Светлый фон

Незаписанное, не тронутое кистью, карандашом или сангиной — это и есть воздух изображенного, световая протекающая среда, часть целого.

Деревеньки, сады, избушки, путник, бредущий по бесконечному полю к далекому и такому же одинокому домику, дьявольский омут, мерцающая серебристая чернота реки, взгорки, дремучие леса, чащи — все это разнообразие, увиденное мной и вчера и сегодня, давало уверенность, что я действительно нашел, открыл самобытный талант, крупное явление в искусстве.

По каждому рисунку, как по линии ладони, я пытаюсь разгадать неведомую жизнь художника. Я рассматриваю листы, как знаки переживаний, следы его биографии. Какое же откровение принесут холсты Мастера завтра?!

Хозяева давно спят.

Я, наконец, выхожу в коридор, нашариваю задвижку замка и прикрываю дверь анкудиновской квартиры.

 

На этот раз я уснул сразу. Приснился мне странный портрет. Застывший, заостренный профиль, поворот чем-то знакомого лица.

Сознание было пассивным. Требовалось усилие, чтобы вспомнить. Но проснуться я не мог, не получалось.

Где же я видел этого человека? Встречались? Разговаривали?

Черный калужнинский лист подержал я перед уходом, портрет насторожил, но уже не было сил рассматривать и сравнивать дальше. Я закрыл папку и пошел к выходу, я сразу забыл этот лист. И теперь... лицо явилось ко мне во сне.

Наверное, тревога и безответность разбудили меня. Портрет не исчез.

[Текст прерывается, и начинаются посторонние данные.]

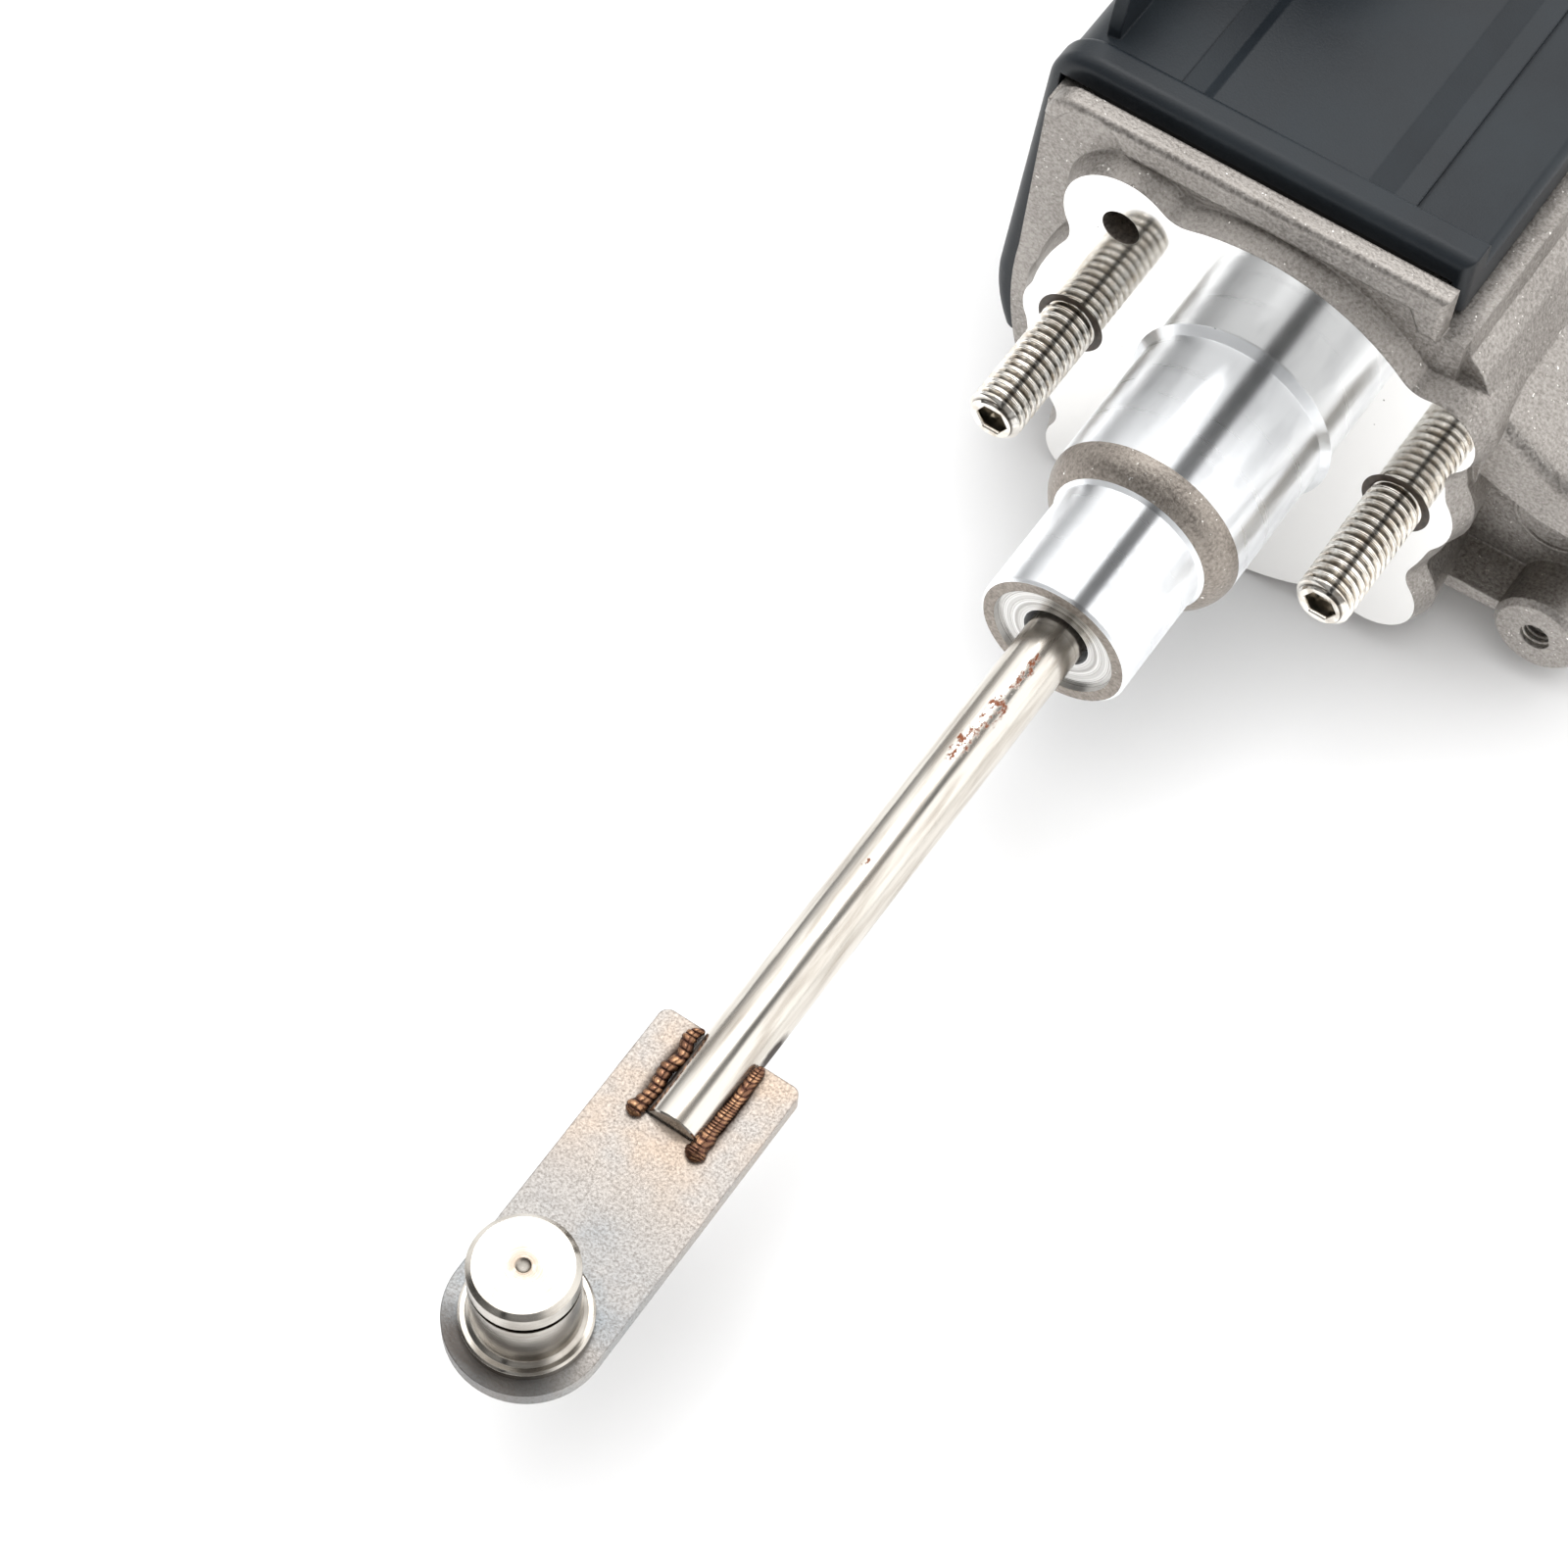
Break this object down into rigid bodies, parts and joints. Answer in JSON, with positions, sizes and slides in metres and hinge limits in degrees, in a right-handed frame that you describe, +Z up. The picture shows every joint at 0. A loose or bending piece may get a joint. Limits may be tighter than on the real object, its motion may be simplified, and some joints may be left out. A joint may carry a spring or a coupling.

И вдруг догадка: Данте!

Да, конечно, это его величие, заостренная линия, тонкий абрис.

И тут же, как удар, другое имя: Ахматова.

Ахматова.

 

Нет мемуариста, который не вспоминал бы ее царственности. Я был у Ахматовой всего один раз, — это случай, моя личная история. Но, мне кажется, есть точная фраза, услышанная на вечере ее памяти. И фраза была написана другом Фаустова, известным профессором, в письме к своему коллеге.

«А вечерами, — сообщал он, — на улицу выходит Ахматова, императрикс, превращая Комарово в Царское Село».

...В начале шестидесятых мы снимали веранду на втором этаже густонаселенного дачного дома в Комарове.

Я писал первую повесть, забросив, к неудовольствию близких, готовую медицинскую диссертацию, скрывая это от сослуживцев.

Писатели жили неподалеку, в поселке, на литфондовских дачах и в Доме творчества, но их фамилии даже не доносились до меня, это был иной, далекий, неведомый мир.